Data provided

begin

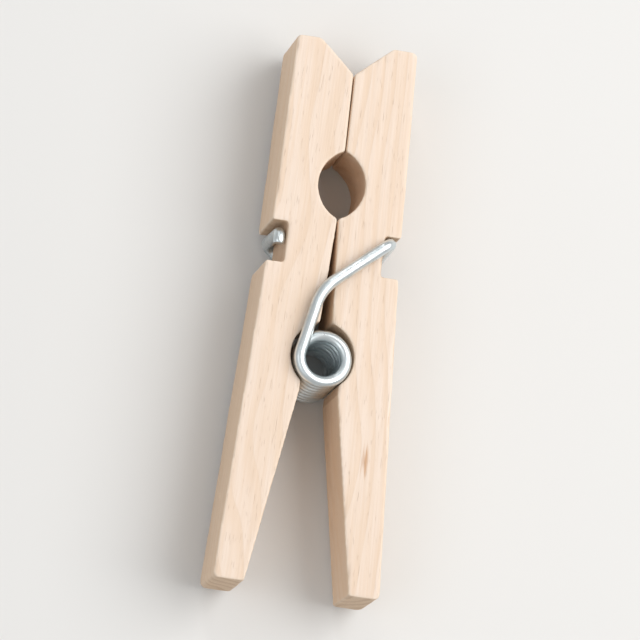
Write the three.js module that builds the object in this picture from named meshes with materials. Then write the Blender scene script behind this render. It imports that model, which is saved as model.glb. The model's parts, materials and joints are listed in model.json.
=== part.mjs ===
// Mini wooden spring clothespin, millimetres, lying on its side.
// +Y points to the jaw tips, X runs across the two levers, and Z is the axis of the spring's coil.
// The pin has two identical wooden levers and one torsion spring. It looks the same after half a turn
// about its long centre line, so the right side is designed here and the left side is a turned copy.
// The spring is one wire. It is drawn as a coil and two arms, because each arm moves with its lever.
import * as THREE from "three";

// Driving dimensions. Places along the pin are distances from the jaw tips.
const LENGTH = 48;
const WOOD_WIDTH = 6.6; // along the coil axis
const WIRE_DIAMETER = 1;
const ARM_CLEARANCE = 0.12; // between a spring arm and the side face it crosses

const JAW = {
  tipInner: 3.2, // half the V-shaped mouth between the jaw tips
  tipOuter: 5.35,
  cornerRadius: 0.5,
  gripFace: 0.05, // half the gap between the closed jaws
  gripStart: 2.8,
};
const LINE_HOLE = { start: 9.7, end: 15.7, depth: 2 }; // each lever holds half of this pointed oval
const NOTCH = { start: 16.6, end: 20.2, floor: 4.25, jawRim: 5.7, handleRim: 5.85 };
const COIL = { fromTip: 28.1, radius: 2.05, turns: 8 }; // radius of the wire's centre line
const SEAT = { inward: 0.25, forward: 0.3, radius: 3, webGap: 0.5 }; // hollow that holds the coil
const HANDLE = { lipGap: 1.65, lipEnd: 31, tailInner: 4.5, tailOuter: 7.2, cornerRadius: 0.6 };

const ARM = {
  leaveAngle: THREE.MathUtils.degToRad(169), // where the wire leaves the coil, seen along the axis
  rise: 0.06, // the coil's end lies this far below the arm's plane
  riseLength: 1.2,
  elbow: { x: -0.85, fromTip: 22.2, radius: 4.5 },
  leg: { x: 4.83, fromTip: 17.2, radius: 0.95, cover: 0.92, slant: 0.35 }, // cover: share of the width
  hook: { length: 1, radius: 0.6 }, // turned-in end of the leg
  startGap: 0.05, // keeps the arm's cut end clear of the coil's
};

const WIRE_SIDES = 10;
const COIL_STEPS_PER_TURN = 20;
const ARM_STEPS = 72;
const ARC_STEPS = 12;

const woodBottom = WIRE_DIAMETER + ARM_CLEARANCE;
const height = WOOD_WIDTH + 2 * woodBottom;
const armPlane = height - WIRE_DIAMETER / 2;
const coilTop = armPlane - ARM.rise;
const fromTip = (distance) => LENGTH / 2 - distance;
const coilY = fromTip(COIL.fromTip);

const birch = { color: 0xe6c9a2, roughness: 0.75, metalness: 0 };
const zincWire = { color: 0xc9cdd0, roughness: 0.3, metalness: 1 };

function namedMesh(name, geometry, finish) {
  const mesh = new THREE.Mesh(geometry, new THREE.MeshStandardMaterial(finish));
  mesh.name = name;
  return mesh;
}

// The right lever seen along the coil axis: down its inner side, round the tail and up its back.
function leverOutline() {
  const outline = new THREE.Shape();
  const tip = fromTip(0);
  const tail = fromTip(LENGTH);
  outline.moveTo(JAW.tipInner, tip);
  outline.lineTo(JAW.gripFace, fromTip(JAW.gripStart));
  outline.lineTo(JAW.gripFace, fromTip(LINE_HOLE.start));

  const halfChord = (LINE_HOLE.end - LINE_HOLE.start) / 2;
  const holeRadius = (halfChord ** 2 + LINE_HOLE.depth ** 2) / (2 * LINE_HOLE.depth);
  const holeX = JAW.gripFace + LINE_HOLE.depth - holeRadius;
  const holeY = fromTip(LINE_HOLE.start + halfChord);
  const holeAngle = Math.asin(halfChord / holeRadius);
  outline.absarc(holeX, holeY, holeRadius, holeAngle, -holeAngle, true);

  const webAngle = Math.acos((SEAT.webGap + SEAT.inward) / SEAT.radius);
  const lipAngle = -Math.acos((HANDLE.lipGap + SEAT.inward) / SEAT.radius);
  outline.absarc(-SEAT.inward, coilY + SEAT.forward, SEAT.radius, webAngle, lipAngle, true);
  outline.lineTo(HANDLE.lipGap, fromTip(HANDLE.lipEnd));

  outline.lineTo(HANDLE.tailInner, tail);
  outline.lineTo(HANDLE.tailOuter - HANDLE.cornerRadius, tail);
  outline.quadraticCurveTo(HANDLE.tailOuter, tail, HANDLE.tailOuter, tail + HANDLE.cornerRadius);
  outline.lineTo(NOTCH.handleRim, fromTip(NOTCH.end));
  outline.lineTo(NOTCH.floor, fromTip(NOTCH.end));
  outline.lineTo(NOTCH.floor, fromTip(NOTCH.start));
  outline.lineTo(NOTCH.jawRim, fromTip(NOTCH.start));
  outline.lineTo(JAW.tipOuter, tip - JAW.cornerRadius);
  outline.quadraticCurveTo(JAW.tipOuter, tip, JAW.tipOuter - JAW.cornerRadius, tip);
  outline.closePath();
  return outline;
}

function lever(name) {
  const options = { depth: WOOD_WIDTH, bevelEnabled: false, curveSegments: ARC_STEPS };
  const geometry = new THREE.ExtrudeGeometry(leverOutline(), options);
  geometry.translate(0, 0, woodBottom);
  return namedMesh(name, geometry, birch);
}

function wire(name, path, steps) {
  const section = new THREE.Shape();
  section.absarc(0, 0, WIRE_DIAMETER / 2, 0, 2 * Math.PI);
  const options = { steps, curveSegments: WIRE_SIDES / 2, extrudePath: path };
  return namedMesh(name, new THREE.ExtrudeGeometry(section, options), zincWire);
}

// The coil's centre line, from the right arm's end at the top down to the left arm's end.
class CoilLine extends THREE.Curve {
  constructor() {
    super();
    this.sweep = 2 * Math.PI * COIL.turns - (2 * ARM.leaveAngle - Math.PI);
    this.arcLengthDivisions = COIL.turns * COIL_STEPS_PER_TURN;
  }

  getPoint(t, target = new THREE.Vector3()) {
    const angle = ARM.leaveAngle + t * this.sweep;
    const x = COIL.radius * Math.cos(angle);
    const y = coilY + COIL.radius * Math.sin(angle);
    return target.set(x, y, THREE.MathUtils.lerp(coilTop, height - coilTop, t));
  }
}

// Straight runs between the corners, with a round bend of the given radius at each corner.
function bentPath(start, corners, end) {
  const path = new THREE.CurvePath();
  let from = start;
  corners.forEach(({ point, radius }, i) => {
    const next = i + 1 < corners.length ? corners[i + 1].point : end;
    const incoming = point.clone().sub(from).normalize();
    const outgoing = next.clone().sub(point).normalize();
    const turn = incoming.angleTo(outgoing);
    const reach = radius * Math.tan(turn / 2);
    const handle = (4 / 3) * Math.tan(turn / 4) * radius;
    const enter = point.clone().addScaledVector(incoming, -reach);
    const leave = point.clone().addScaledVector(outgoing, reach);
    const enterHandle = enter.clone().addScaledVector(incoming, handle);
    const leaveHandle = leave.clone().addScaledVector(outgoing, -handle);
    path.add(new THREE.LineCurve3(from, enter));
    path.add(new THREE.CubicBezierCurve3(enter, enterHandle, leaveHandle, leave));
    from = leave;
  });
  path.add(new THREE.LineCurve3(from, end));
  return path;
}

// The right arm leaves the coil on the left and crosses the top side face to the notch. There its leg
// turns down across the lever's back and ends in a small hook towards the handle.
function springArm(name) {
  const coilX = COIL.radius * Math.cos(ARM.leaveAngle);
  const tangentY = coilY + COIL.radius * Math.sin(ARM.leaveAngle);
  const away = new THREE.Vector3(Math.sin(ARM.leaveAngle), -Math.cos(ARM.leaveAngle), 0);
  const start = new THREE.Vector3(coilX, tangentY, coilTop).addScaledVector(away, ARM.startGap);
  const flat = new THREE.Vector3(coilX, tangentY, armPlane).addScaledVector(away, ARM.riseLength);
  const elbow = new THREE.Vector3(ARM.elbow.x, fromTip(ARM.elbow.fromTip), armPlane);
  const top = new THREE.Vector3(ARM.leg.x, fromTip(ARM.leg.fromTip), armPlane);
  const foot = top.clone().setZ(woodBottom + (1 - ARM.leg.cover) * WOOD_WIDTH);
  foot.y -= ARM.leg.slant;
  const end = foot.clone().setY(foot.y - ARM.hook.length);
  const corners = [
    { point: flat, radius: ARM.elbow.radius },
    { point: elbow, radius: ARM.elbow.radius },
    { point: top, radius: ARM.leg.radius },
    { point: foot, radius: ARM.hook.radius },
  ];
  return wire(name, bentPath(start, corners, end), ARM_STEPS);
}

const rightSide = new THREE.Group();
rightSide.add(lever("right_lever"), springArm("right_spring_arm"));

const leftSide = new THREE.Group();
leftSide.add(lever("left_lever"), springArm("left_spring_arm"));
leftSide.rotation.y = Math.PI;
leftSide.position.z = height;

const clothespin = new THREE.Group();
const coilSteps = COIL.turns * COIL_STEPS_PER_TURN;
clothespin.add(rightSide, leftSide, wire("spring_coil", new CoilLine(), coilSteps));

export default clothespin;
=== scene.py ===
"""Small wooden spring clothespin lying on its side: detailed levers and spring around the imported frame.

Lengths in this file are millimetres unless a name ends in _M; MM turns them into Blender's metres.
+Y points to the jaw tips, X runs across the levers, and Z is the coil's axis.
"""

import json
import math
from types import SimpleNamespace

import bpy
import numpy as np
from mathutils import Matrix, Vector, noise


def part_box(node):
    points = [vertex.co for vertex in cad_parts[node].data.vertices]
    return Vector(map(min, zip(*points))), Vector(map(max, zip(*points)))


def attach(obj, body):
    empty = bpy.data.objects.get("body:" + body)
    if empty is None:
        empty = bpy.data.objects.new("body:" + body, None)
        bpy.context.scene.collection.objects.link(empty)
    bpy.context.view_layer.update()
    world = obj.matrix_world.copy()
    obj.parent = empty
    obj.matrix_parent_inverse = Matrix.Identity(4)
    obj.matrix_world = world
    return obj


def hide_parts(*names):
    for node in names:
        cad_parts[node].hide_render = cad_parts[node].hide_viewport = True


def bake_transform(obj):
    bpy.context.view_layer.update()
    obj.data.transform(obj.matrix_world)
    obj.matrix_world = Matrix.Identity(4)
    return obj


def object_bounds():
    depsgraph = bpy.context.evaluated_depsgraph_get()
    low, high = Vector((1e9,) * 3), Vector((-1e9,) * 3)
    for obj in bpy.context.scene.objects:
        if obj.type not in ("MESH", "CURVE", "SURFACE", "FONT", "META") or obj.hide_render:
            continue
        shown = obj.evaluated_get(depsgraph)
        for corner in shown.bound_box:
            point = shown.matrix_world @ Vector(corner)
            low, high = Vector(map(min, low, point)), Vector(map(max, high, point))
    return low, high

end

Aim of the exercise
Copy out exactly the lines running from the one with "const leftSide = new THREE.Group();" to the one with "from types import SimpleNamespace", including both ends, and nothing more.

Response for this exercise
const leftSide = new THREE.Group();
leftSide.add(lever("left_lever"), springArm("left_spring_arm"));
leftSide.rotation.y = Math.PI;
leftSide.position.z = height;

const clothespin = new THREE.Group();
const coilSteps = COIL.turns * COIL_STEPS_PER_TURN;
clothespin.add(rightSide, leftSide, wire("spring_coil", new CoilLine(), coilSteps));

export default clothespin;
=== scene.py ===
"""Small wooden spring clothespin lying on its side: detailed levers and spring around the imported frame.

Lengths in this file are millimetres unless a name ends in _M; MM turns them into Blender's metres.
+Y points to the jaw tips, X runs across the levers, and Z is the coil's axis.
"""

import json
import math
from types import SimpleNamespace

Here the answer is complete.